In no particular order of importance

Features

  • Downloading branches from other people (git pull)
  • Branch rewrite, similar to rebase -i
  • Export/import from/to git/mercurial
  • Fix handling of file permissions, so that such changes can be seen and added
  • Tags
  • Follow + store symlinks in metadata
  • Picking lines when adding to stage, similar to git's git add -p
  • Virtual repos (in IPFS/MFS only, not on the filesystem)
  • Partial branch checkout
  • For large read-only files, link to IPFS fs mount?
  • Encryption of data/commits?
  • Issues, pull requests, discussions etc via pubsub and CRDTs
  • Equivalent of ignore file
  • Generate a browsable static website for a repo like a github project
  • A --keep-workpace flag for branch checkout, for bringing workspace changes to new branch

Other

  • Optimize! Currently things are way too slow
  • Use aiohttp for async data transfer between ipfs and files for progress information (also for pinnig)

Testing

There are two levels of tests, in pytest, and a command line test.

To run pytest, run

python3 -m pytest -s -x in the ipvc folder

Integration tests recorded in the CLI itself can be run separately by

python3 -m pytest -x -s ipvc/tests/test_integration.py [--name ] For more information, read test_integration.py

Make sure that ipfs is running on standard port.

Release / PyPI

Notes for maintainers on how to release ipvc as a package on PyPI

  1. Bump the version in "ipvc/init.py", using semver notation (major.minor.patch)
  2. Commit and tag using "git tag {major.minor.patch}"
  3. Build the distribution: "python setup.py sdist"
  4. Upload to twine test end-point: "twine upload --repository-url https://test.pypi.org/legacy/ dist/ipvc-{major.minor.patch}.tar.gz"
  5. Install and test from pip: "pip install --index-url https://test.pypi.org/simple/ ipvc"
  6. When tested, upload to real twine (without --repository-url)

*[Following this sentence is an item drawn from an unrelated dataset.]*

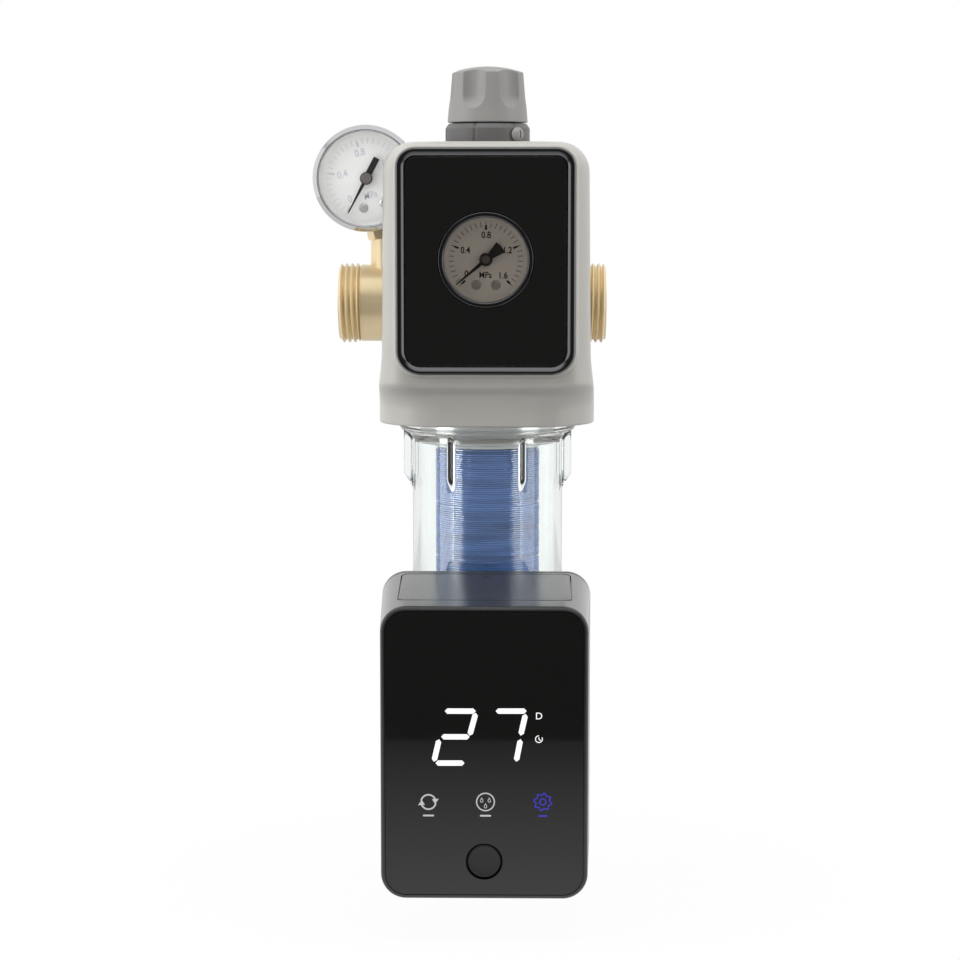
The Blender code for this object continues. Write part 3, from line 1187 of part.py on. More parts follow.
def gear_outline(teeth, tooth_at):
    """An involute gear's outline in XZ about the origin, with a tooth centred at an angle in degrees."""
    pitch_r = GEAR_MODULE * teeth / 2
    base_r = pitch_r * math.cos(math.radians(PRESSURE_ANGLE))
    tip_r = pitch_r + 0.9 * GEAR_MODULE
    root_r = pitch_r - 1.25 * GEAR_MODULE

    def involute(radius):
        ratio = min(base_r / radius, 1.0)
        angle = math.acos(ratio)
        return math.tan(angle) - angle

    half_tooth = math.pi * TOOTH_SHARE / teeth
    flank = []
    for radius in (root_r, pitch_r, tip_r):
        reach = half_tooth + involute(pitch_r) - involute(max(radius, base_r))
        flank.append((radius, reach))
    points = []
    for index in range(teeth):
        middle = math.radians(tooth_at) + math.tau * index / teeth
        for radius, reach in flank:
            points.append((radius, middle - reach))
        for radius, reach in reversed(flank):
            points.append((radius, middle + reach))
    return [(radius * math.cos(angle), radius * math.sin(angle)) for radius, angle in points]


def gear_drive(gear_paint, steel, plate_paint):
    axis = (0.0, 0.0, VALVE_Z)
    gear = extruded(gear_outline(GEAR_TEETH, 0.0), GEAR_FRONT_Y, GEAR_BACK_Y, "Y")
    gear.transform(Matrix.Translation(axis))
    gear_object = new_object("output_gear", gear, gear_paint, axis)
    cut(gear_object, rod(STEM_R + GAP, GEAR_FRONT_Y - OVER, GEAR_BACK_Y + OVER, "Y", axis, PLAIN))

    pinion_axis = (PINION_X, 0.0, VALVE_Z)
    pinion = extruded(gear_outline(PINION_TEETH, 180.0 / PINION_TEETH), GEAR_FRONT_Y, GEAR_BACK_Y, "Y")
    pinion.transform(Matrix.Translation(pinion_axis))
    pinion_object = new_object("motor_pinion", pinion, gear_paint, pinion_axis)
    plate_front = DRIVE_PLATE_Y - DRIVE_PLATE_T
    motor_back = plate_front - GAP
    shaft_end = motor_back - SHAFT_IN_MOTOR
    join(pinion_object, rod(PINION_SHAFT_R, shaft_end, GEAR_FRONT_Y + OVER, "Y", pinion_axis, SMALL))

    low = VALVE_Z - DRIVE_PLATE_HALF_HEIGHT
    high = VALVE_Z + DRIVE_PLATE_HALF_HEIGHT
    sides = (DRIVE_POST_X[0] - DRIVE_PLATE_MARGIN[0], DRIVE_POST_X[1] + DRIVE_PLATE_MARGIN[1])
    outline = rounded(sides, (low, high), [DRIVE_PLATE_CORNER_R] * 4, 3)
    plate = extruded(outline, plate_front, DRIVE_PLATE_Y, "Y")
    plate_object = new_object("drive_plate", plate, plate_paint)
    cut_low = plate_front - OVER
    cut_high = DRIVE_PLATE_Y + OVER
    holes = [rod(DRIVE_PIN_R + GAP, cut_low, cut_high, "Y", (x, 0, VALVE_Z), TINY) for x in DRIVE_POST_X]
    holes.append(rod(PINION_SHAFT_R + RUN, cut_low, cut_high, "Y", pinion_axis, SMALL))
    cut(plate_object, merged(holes))

    front = motor_back - MOTOR_LENGTH
    boss_r = MOTOR_BOSS_SHARE * MOTOR_R
    body_front = front + MOTOR_BOSS
    motor = turned([
        (0.0, front), (boss_r, front), (boss_r, body_front), (MOTOR_R - MOTOR_EDGE, body_front),
        (MOTOR_R, body_front + MOTOR_EDGE), (MOTOR_R, motor_back), (PINION_SHAFT_R + RUN, motor_back),
        (PINION_SHAFT_R + RUN, shaft_end - GAP), (0.0, shaft_end - GAP),
    ], "Y", pinion_axis, PLAIN)
    new_object("gearmotor", motor, steel)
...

Version numbers can't be reused, so if there are problems then the version number has to be bumped. Because of this, the version numbers used on test end-point are not the same as in normal end-point. Therefore, it's best to test using a fake version number, and only commit and release when there are no problems on test.